表参道ヒルズなど商業施設のひしめく原宿エリアに、複合施設「ウィズ原宿」がオープンした。約8mの高低差がある地形に沿うように段状テラスを設け、半屋外通路を貫通させた。
例年は観光客や修学旅行生などでごった返すJR原宿駅前も、2020年の春は新型コロナの影響で人通りはまばらだった。その中で、新たな複合施設「WITH HARAJUKU(ウィズ原宿)」が6月に開業を迎えた。設計を担当したのは竹中工務店と伊東豊雄建築設計事務所(東京都渋谷区)、施工は竹中工務店だ。

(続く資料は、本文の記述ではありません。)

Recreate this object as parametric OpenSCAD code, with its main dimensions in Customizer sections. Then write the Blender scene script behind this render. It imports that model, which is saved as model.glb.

施設には、原宿エリアで最大規模となる約1万300m2の商業エリアを配置した。家具販売大手のイケア・ジャパン(千葉県船橋市)が国内で初めて出す都市型店舗や、大型店舗の「ユニクロ原宿店」などが入居し、話題を呼んだ。
敷地は都心にありながら、明治神宮の杜が迫る緑豊かな環境だ〔写真1〕。また、高級ブランドのショップが立ち並ぶ表参道と、若者カルチャーの発信地である竹下通りに挟まれ、異なる文化がぶつかる場所といえる。
課題となったのが、最大8mの高低差がある敷地条件だった。設計者の1人である伊東豊雄氏は、「かつて源氏山と呼ばれたほど、起伏のある地形だ。その条件をどう建築として解決していくかが今回の課題であり、やりがいだった」と語る。
建物は建築基準法上、2棟に分かれている。JR原宿駅寄りの南敷地に建つのが、施設のメインとなる建物だ。地下3階・地上10階建て。低層部に店舗や展示場、高層部に賃貸レジデンスが入る〔写真2、3〕。
一方、竹下通りや住宅地に近い北敷地の建物は、地下1階・地上2階建てだ。この2棟を、エキスパンションジョイントでつないでいる。